Everi Holdings Inc.
- Formerly: Global Cash Access Holdings, Inc.
- Company type: Public
- Traded as: NYSE: EVRI Russell 2000 Component
- Industry: Financial services, gaming
- Founded: 1998; 28 years ago
- Founders: Three payment processing companies and Kirk Sanford
- Fate: Merged with IGT (2026)
- Headquarters: Spring Valley, Nevada, United States
- Products: Slot machines, automated teller machines
- Revenue: $808 million (2023)
- Operating income: $179 million (2023)
- Net income: $84 million (2023)
- Owner: Apollo Global Management
- Number of employees: 2,200 (2023)
- Website: everi.com

= Everi Holdings =

American slot machine company

Everi Holdings Inc., formerly Global Cash Access Holdings, Inc., was a company based in Spring Valley, Nevada that produced slot machines and provided financial equipment and services to casinos.

==History==
Global Cash Access was founded in July 1998 as a joint venture of three payment processing companies: BA Merchant Services (majority-owned by Bank of America), First Data, and USA Processing Inc. First Data contributed the assets of its gaming business, First Data Financial Services, which provided cash services at over 800 gaming properties; it had purchased the business earlier in the year from Ceridian Corporation. BA Merchant Services contributed $35 million in cash, plus its existing gaming assets, for a 21 percent stake in the business.
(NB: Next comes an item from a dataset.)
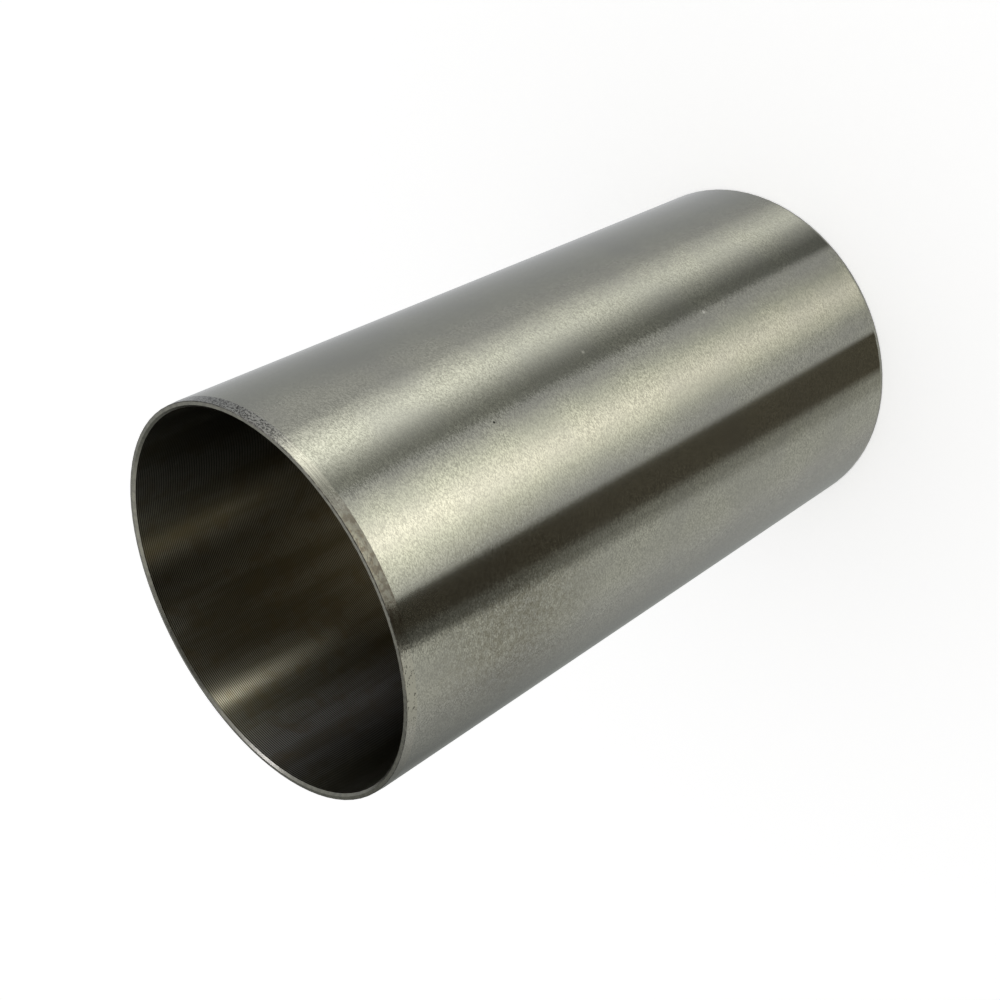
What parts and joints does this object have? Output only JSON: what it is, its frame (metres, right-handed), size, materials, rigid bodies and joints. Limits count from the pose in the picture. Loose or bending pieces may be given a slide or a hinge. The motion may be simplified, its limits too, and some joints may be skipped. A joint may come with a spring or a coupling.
{
  "type": "cylinder liner",
  "caption": "Thin flangeless dry cylinder liner: a sleeve ground outside and bored inside, with a tapered lead-in band at one end and chamfered bore mouths.",
  "frame": {"origin": "centre of the plain end face that the liner stands on, on the axis of the bore", "axes": "+Z along the axis of the bore, from the plain end up to the lead-in end; X and Y are any two directions square to it, because the liner is turned"},
  "size_m": [0.09, 0.09, 0.167],
  "materials": {
    "ground_cast_iron": "bare grey iron, cylindrically ground outside, fine bored inside, lightly oiled"
  },
  "bodies": {
    "root": {"liner": "ground_cast_iron"}
  },
  "joints": []
}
The company underwent a recapitalization in March 2004, repurchasing First Data's shares for $435 million, leaving M&C International with a 95% share of the company, with Bank of America owning the rest. Two months later, M&C sold a large portion of the company to a group of private equity firms led by Summit Partners for $316 million.

GCA completed its initial public offering in September 2005, raising $240 million and listing on the New York Stock Exchange, with Kirk Sanford as president and chief executive officer at the time.

In 2009, gaming regulators recommended denying renewal of the company's license to do business in Arizona casinos, because of allegations that Global Cash Access had defrauded banks out of $26 million in transaction fees between 1999 and 2002, by miscoding Visa cash advance transactions as retail purchases. In response, co-founders Karim Maskatiya and Robert Cucinotta, who had been sharply criticized by the regulators, sold their 26 percent interest in the company, and GCA ultimately paid $1 million to Arizona to settle the investigation.

Global Cash Access expanded into the slot machine business by purchasing Texas-based slot maker Multimedia Games for $1.2 billion in December 2014. The company changed its name to Everi Holdings in August 2015, to reflect its broader business model.

In 2022, Everi acquired Ecash Holdings (a provider of financial services for the gaming industry) for $24 million; Intuicode Gaming, a developer of historical horse racing systems, for $25 million; and mobile technology and e-commerce platform, Venuetize Inc.

In 2024, Everi agreed to merge with the gaming and betting divisions of International Game Technology (IGT); the combined company would be valued at $6.4 billion and would retain the IGT name.

In July 2025, Apollo Global Management announced that it had completed the purchase of Everi and certain assets of IGT. Additionally, it was reported that a new venture will be formed by integrating the operations of the acquired companies.